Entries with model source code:
►

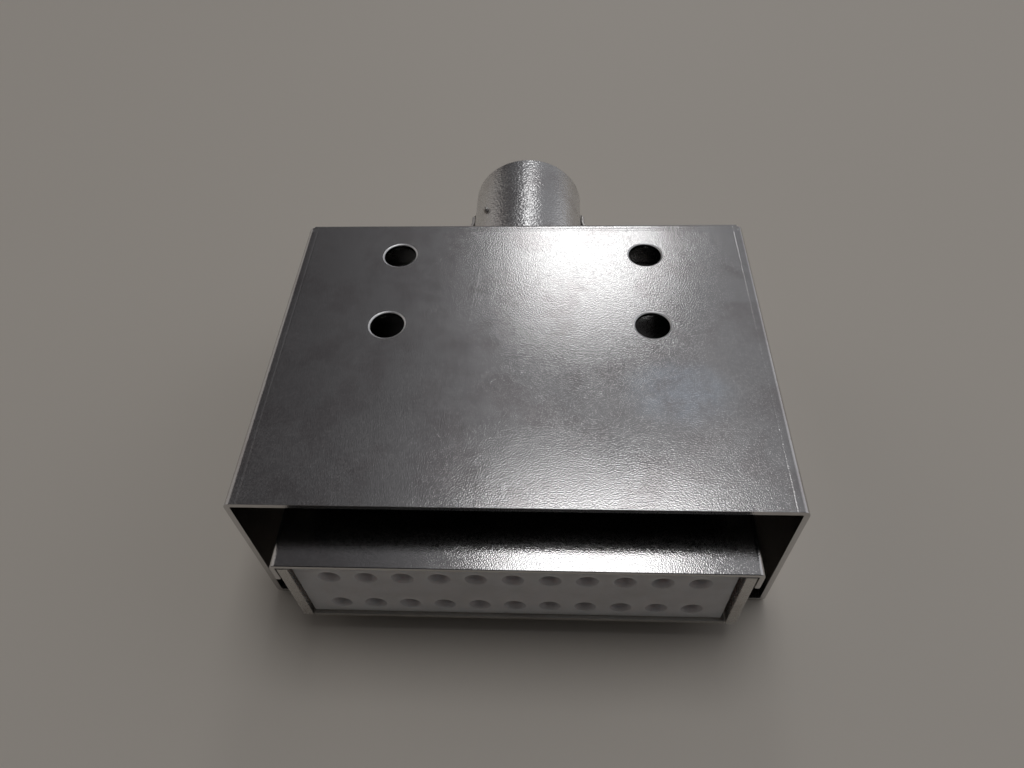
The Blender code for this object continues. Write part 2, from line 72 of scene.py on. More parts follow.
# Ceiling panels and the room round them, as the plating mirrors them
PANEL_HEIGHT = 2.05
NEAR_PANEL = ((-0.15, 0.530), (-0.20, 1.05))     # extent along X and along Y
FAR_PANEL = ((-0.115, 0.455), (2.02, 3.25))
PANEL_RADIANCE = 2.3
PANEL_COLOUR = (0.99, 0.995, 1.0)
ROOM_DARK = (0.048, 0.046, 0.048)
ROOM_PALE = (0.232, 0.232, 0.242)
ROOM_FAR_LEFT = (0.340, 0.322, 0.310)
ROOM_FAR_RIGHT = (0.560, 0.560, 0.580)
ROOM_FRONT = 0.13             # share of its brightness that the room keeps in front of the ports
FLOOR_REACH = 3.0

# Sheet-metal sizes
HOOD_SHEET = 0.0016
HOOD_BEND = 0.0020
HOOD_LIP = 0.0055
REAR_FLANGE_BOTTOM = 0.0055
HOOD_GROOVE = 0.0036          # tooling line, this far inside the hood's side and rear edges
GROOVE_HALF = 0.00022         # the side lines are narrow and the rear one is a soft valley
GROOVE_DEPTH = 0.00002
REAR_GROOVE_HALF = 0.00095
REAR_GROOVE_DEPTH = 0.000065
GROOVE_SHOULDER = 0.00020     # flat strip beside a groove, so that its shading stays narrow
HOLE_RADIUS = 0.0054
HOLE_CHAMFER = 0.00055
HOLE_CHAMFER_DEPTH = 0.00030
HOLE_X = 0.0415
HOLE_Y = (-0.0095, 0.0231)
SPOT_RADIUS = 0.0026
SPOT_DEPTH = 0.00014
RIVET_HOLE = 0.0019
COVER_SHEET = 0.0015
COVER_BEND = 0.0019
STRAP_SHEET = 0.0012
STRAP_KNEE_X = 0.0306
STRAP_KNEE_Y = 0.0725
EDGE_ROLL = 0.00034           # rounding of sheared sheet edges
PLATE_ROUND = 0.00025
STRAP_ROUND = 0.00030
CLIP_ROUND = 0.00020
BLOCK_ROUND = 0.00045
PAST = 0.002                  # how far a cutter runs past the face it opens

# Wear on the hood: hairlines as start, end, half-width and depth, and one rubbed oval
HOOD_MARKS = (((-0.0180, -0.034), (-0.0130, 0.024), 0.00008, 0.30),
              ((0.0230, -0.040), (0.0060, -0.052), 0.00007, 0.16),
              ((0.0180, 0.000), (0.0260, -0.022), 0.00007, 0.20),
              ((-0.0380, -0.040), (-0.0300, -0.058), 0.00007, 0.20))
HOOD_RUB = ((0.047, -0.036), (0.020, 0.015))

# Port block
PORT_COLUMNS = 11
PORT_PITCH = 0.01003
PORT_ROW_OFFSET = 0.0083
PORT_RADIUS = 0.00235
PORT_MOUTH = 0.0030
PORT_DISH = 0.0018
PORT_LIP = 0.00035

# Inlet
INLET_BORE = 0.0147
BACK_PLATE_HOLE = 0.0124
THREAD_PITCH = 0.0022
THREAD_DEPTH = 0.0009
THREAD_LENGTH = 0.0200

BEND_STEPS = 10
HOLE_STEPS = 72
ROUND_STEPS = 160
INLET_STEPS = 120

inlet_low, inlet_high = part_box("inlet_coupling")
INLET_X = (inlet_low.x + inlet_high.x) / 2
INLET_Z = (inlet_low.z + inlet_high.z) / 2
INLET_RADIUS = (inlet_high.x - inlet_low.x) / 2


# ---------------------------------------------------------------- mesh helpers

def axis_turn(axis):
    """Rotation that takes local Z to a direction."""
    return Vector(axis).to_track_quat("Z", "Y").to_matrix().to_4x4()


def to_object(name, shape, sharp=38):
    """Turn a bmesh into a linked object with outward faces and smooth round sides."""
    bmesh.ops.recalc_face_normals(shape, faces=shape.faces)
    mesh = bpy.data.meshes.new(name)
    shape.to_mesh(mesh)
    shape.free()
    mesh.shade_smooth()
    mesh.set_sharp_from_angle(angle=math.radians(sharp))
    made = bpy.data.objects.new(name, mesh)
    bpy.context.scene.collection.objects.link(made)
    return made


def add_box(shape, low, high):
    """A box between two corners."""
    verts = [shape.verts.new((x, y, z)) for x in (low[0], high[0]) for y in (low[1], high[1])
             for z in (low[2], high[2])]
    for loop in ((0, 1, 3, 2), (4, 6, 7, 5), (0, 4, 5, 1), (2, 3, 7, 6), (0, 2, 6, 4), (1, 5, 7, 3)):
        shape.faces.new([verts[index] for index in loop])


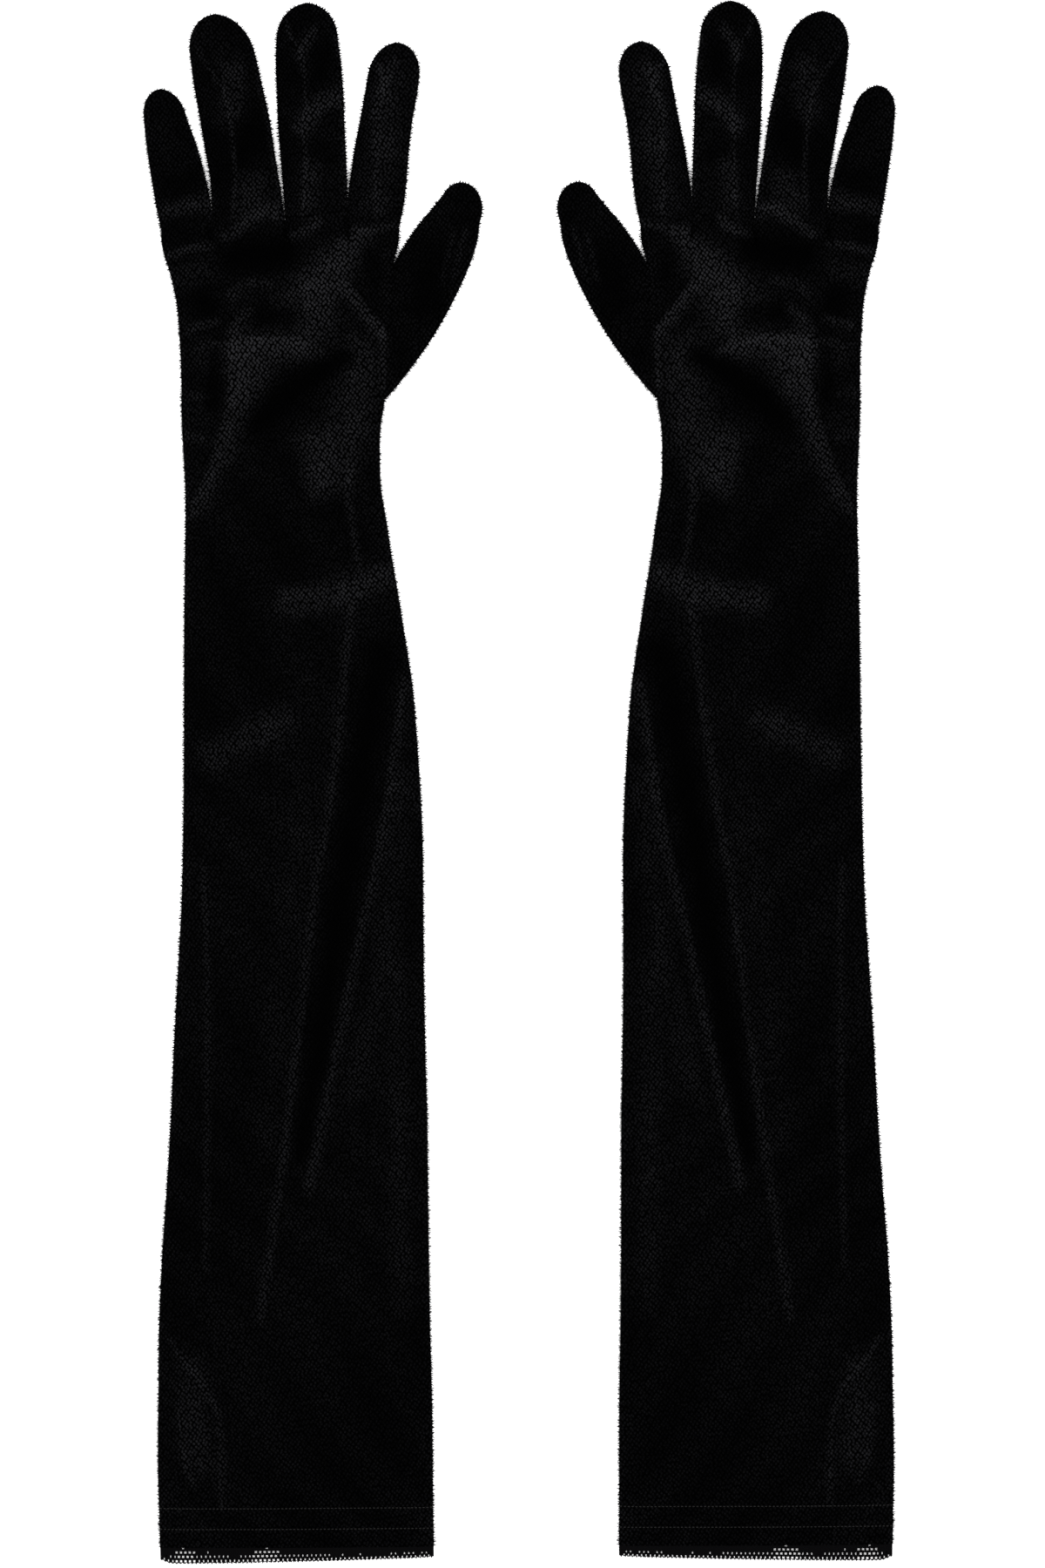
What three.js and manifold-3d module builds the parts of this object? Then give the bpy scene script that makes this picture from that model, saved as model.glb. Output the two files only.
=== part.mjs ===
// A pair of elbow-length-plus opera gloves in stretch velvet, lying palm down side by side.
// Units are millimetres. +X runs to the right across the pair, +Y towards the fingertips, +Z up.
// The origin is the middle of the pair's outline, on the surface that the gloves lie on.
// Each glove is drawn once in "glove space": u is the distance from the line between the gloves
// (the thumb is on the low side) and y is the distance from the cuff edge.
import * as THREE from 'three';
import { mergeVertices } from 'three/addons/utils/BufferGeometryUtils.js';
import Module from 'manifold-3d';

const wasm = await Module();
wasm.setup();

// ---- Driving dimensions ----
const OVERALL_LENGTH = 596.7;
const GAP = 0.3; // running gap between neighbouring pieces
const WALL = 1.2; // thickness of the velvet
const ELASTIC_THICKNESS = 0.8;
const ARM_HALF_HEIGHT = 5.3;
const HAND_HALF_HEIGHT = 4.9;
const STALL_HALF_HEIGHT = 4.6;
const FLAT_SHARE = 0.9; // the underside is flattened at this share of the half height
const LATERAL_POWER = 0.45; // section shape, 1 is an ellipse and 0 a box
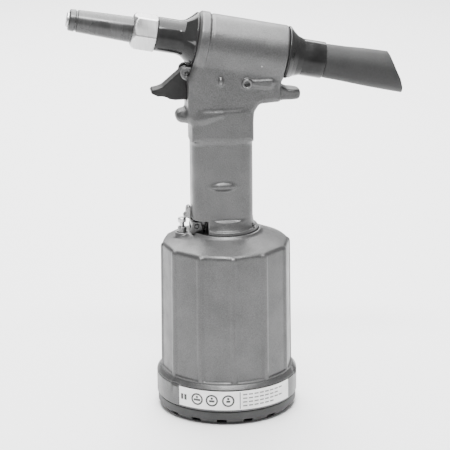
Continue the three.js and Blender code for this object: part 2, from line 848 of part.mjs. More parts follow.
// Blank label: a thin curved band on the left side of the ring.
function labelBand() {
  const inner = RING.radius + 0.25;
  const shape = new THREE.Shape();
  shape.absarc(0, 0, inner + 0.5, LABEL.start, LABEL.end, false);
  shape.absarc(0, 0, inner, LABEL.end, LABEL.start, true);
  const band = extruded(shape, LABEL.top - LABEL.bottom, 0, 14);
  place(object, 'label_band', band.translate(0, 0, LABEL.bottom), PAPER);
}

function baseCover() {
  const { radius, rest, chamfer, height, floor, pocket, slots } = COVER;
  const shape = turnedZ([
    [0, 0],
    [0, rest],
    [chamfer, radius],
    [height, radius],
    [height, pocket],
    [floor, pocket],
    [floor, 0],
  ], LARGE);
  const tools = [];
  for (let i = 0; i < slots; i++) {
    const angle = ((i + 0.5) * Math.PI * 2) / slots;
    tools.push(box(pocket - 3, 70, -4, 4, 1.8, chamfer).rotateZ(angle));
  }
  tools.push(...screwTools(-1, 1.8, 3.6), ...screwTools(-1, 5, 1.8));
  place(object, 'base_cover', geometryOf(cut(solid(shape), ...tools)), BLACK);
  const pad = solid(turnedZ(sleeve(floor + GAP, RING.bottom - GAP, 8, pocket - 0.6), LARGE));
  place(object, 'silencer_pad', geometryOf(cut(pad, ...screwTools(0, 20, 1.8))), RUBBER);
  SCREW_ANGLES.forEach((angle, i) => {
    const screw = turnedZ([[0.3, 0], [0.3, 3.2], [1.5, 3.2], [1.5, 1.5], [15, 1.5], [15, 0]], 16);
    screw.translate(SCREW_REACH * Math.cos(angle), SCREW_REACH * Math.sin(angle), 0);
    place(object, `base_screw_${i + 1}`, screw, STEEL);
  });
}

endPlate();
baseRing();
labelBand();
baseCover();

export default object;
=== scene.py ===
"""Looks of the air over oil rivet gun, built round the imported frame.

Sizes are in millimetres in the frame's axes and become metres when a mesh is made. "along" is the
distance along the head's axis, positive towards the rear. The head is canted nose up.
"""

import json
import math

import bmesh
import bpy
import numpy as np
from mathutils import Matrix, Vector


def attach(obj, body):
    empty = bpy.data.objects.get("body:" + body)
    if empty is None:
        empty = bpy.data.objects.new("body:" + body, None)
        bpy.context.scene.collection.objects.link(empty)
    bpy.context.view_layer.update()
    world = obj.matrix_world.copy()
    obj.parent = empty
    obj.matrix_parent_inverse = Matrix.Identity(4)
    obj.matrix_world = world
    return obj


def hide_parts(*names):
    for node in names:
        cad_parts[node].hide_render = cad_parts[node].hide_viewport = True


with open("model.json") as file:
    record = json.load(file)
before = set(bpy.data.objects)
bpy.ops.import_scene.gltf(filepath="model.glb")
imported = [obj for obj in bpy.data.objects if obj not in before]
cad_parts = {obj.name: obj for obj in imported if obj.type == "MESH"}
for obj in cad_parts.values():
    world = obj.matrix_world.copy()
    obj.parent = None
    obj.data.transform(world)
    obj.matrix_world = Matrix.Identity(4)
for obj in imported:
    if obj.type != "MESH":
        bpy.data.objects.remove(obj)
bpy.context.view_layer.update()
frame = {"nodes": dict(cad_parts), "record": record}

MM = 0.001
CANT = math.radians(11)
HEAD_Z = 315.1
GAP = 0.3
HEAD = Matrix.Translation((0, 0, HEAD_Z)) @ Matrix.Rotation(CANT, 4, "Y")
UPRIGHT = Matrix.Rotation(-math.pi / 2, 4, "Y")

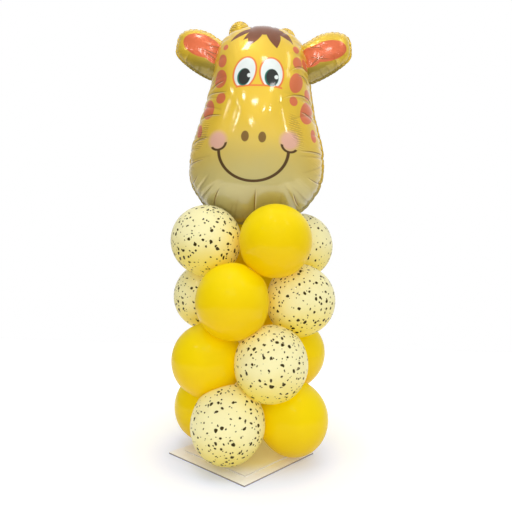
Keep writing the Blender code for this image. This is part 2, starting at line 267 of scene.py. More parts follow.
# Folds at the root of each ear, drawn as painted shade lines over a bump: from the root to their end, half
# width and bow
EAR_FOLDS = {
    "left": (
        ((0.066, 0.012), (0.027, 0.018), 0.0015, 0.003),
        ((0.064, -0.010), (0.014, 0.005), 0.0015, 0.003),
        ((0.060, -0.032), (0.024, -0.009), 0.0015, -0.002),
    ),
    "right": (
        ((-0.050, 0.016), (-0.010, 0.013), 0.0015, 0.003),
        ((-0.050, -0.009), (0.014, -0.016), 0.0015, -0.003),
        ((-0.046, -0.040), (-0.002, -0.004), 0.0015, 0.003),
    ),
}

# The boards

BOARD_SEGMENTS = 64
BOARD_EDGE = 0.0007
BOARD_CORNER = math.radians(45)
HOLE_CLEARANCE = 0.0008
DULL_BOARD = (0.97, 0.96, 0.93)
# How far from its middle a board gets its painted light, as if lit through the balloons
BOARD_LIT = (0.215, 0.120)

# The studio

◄

| GIVEN TASK |
Extract the run of lines that opens with the line containing "for (let i = 0;" and closes with the line containing "record = json.load(file)"; reproduce it exactly and add nothing.

| SOLUTION TO THE PROBLEM |
  for (let i = 0; i < slots; i++) {
    const angle = ((i + 0.5) * Math.PI * 2) / slots;
    tools.push(box(pocket - 3, 70, -4, 4, 1.8, chamfer).rotateZ(angle));
  }
  tools.push(...screwTools(-1, 1.8, 3.6), ...screwTools(-1, 5, 1.8));
  place(object, 'base_cover', geometryOf(cut(solid(shape), ...tools)), BLACK);
  const pad = solid(turnedZ(sleeve(floor + GAP, RING.bottom - GAP, 8, pocket - 0.6), LARGE));
  place(object, 'silencer_pad', geometryOf(cut(pad, ...screwTools(0, 20, 1.8))), RUBBER);
  SCREW_ANGLES.forEach((angle, i) => {
    const screw = turnedZ([[0.3, 0], [0.3, 3.2], [1.5, 3.2], [1.5, 1.5], [15, 1.5], [15, 0]], 16);
    screw.translate(SCREW_REACH * Math.cos(angle), SCREW_REACH * Math.sin(angle), 0);
    place(object, `base_screw_${i + 1}`, screw, STEEL);
  });
}

endPlate();
baseRing();
labelBand();
baseCover();

export default object;
=== scene.py ===
"""Looks of the air over oil rivet gun, built round the imported frame.

Sizes are in millimetres in the frame's axes and become metres when a mesh is made. "along" is the
distance along the head's axis, positive towards the rear. The head is canted nose up.
"""

import json
import math

import bmesh
import bpy
import numpy as np
from mathutils import Matrix, Vector


def attach(obj, body):
    empty = bpy.data.objects.get("body:" + body)
    if empty is None:
        empty = bpy.data.objects.new("body:" + body, None)
        bpy.context.scene.collection.objects.link(empty)
    bpy.context.view_layer.update()
    world = obj.matrix_world.copy()
    obj.parent = empty
    obj.matrix_parent_inverse = Matrix.Identity(4)
    obj.matrix_world = world
    return obj


def hide_parts(*names):
    for node in names:
        cad_parts[node].hide_render = cad_parts[node].hide_viewport = True


with open("model.json") as file:
    record = json.load(file)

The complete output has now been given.